Answer with one number: how many lines hold "down".
** Start of DATASET RECORDS **
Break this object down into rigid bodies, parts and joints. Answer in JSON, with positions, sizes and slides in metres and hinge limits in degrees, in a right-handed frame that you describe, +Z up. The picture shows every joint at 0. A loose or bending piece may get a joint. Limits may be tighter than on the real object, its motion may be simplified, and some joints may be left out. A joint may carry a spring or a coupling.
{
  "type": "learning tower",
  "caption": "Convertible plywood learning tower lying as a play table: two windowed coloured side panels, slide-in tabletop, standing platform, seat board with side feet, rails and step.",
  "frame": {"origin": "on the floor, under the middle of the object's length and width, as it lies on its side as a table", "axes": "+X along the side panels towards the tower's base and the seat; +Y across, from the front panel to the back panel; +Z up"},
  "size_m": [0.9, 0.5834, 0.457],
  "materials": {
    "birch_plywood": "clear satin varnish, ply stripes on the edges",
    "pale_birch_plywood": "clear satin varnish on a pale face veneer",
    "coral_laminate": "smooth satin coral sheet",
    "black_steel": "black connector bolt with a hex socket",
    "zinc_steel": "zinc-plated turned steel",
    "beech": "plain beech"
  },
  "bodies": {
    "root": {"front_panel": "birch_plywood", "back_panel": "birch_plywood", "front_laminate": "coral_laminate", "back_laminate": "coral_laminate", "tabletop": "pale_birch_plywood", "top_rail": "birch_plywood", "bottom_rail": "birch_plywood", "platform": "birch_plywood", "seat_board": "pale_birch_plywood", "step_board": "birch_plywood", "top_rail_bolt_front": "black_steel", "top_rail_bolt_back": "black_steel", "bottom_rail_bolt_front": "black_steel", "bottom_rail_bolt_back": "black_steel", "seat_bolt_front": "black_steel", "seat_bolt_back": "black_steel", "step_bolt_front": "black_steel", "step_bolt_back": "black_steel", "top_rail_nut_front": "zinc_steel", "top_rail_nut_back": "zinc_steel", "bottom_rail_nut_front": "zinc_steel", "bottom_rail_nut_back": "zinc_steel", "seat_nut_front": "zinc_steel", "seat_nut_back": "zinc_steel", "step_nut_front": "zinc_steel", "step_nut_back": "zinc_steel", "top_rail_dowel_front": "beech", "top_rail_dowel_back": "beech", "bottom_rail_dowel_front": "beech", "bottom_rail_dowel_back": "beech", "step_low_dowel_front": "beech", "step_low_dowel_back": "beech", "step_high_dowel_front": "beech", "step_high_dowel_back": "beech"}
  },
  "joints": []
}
** End of DATASET RECORDS **
** Start of DATASET RECORDS **
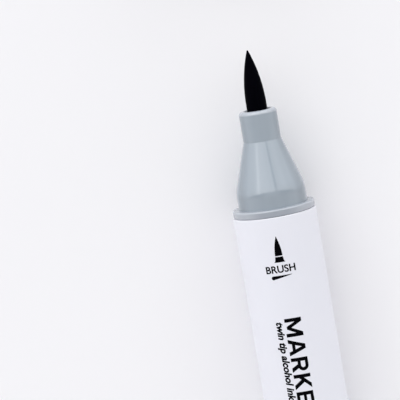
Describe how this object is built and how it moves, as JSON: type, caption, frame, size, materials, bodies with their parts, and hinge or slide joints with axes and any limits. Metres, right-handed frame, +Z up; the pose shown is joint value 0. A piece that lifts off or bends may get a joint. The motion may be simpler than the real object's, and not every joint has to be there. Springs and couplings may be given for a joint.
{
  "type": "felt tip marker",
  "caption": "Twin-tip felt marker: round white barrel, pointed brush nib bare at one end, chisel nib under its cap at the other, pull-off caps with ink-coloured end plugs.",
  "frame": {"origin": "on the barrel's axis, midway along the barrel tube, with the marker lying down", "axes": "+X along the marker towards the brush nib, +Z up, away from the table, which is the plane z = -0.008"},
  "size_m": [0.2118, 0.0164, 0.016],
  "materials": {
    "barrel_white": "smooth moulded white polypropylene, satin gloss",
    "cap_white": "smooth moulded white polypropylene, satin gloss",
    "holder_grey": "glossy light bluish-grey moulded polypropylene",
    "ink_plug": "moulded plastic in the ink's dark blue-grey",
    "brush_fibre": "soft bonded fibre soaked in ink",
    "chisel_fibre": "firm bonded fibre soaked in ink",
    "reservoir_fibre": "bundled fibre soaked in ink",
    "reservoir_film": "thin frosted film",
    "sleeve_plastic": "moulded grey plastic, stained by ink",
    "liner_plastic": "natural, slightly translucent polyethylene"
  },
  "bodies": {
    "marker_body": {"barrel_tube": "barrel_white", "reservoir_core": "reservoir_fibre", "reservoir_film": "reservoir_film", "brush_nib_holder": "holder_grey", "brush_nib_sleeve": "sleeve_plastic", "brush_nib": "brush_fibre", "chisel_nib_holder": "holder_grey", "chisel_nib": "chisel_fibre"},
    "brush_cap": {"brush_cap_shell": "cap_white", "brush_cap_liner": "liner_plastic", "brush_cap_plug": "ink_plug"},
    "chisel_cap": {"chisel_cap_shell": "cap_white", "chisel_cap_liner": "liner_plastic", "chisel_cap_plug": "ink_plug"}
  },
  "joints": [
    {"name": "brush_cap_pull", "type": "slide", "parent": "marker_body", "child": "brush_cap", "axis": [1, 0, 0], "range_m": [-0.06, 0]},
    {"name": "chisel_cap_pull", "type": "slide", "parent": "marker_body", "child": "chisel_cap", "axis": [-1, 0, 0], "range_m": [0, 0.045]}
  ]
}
** End of DATASET RECORDS **
• **RESULT OF THIS EXERCISE**
2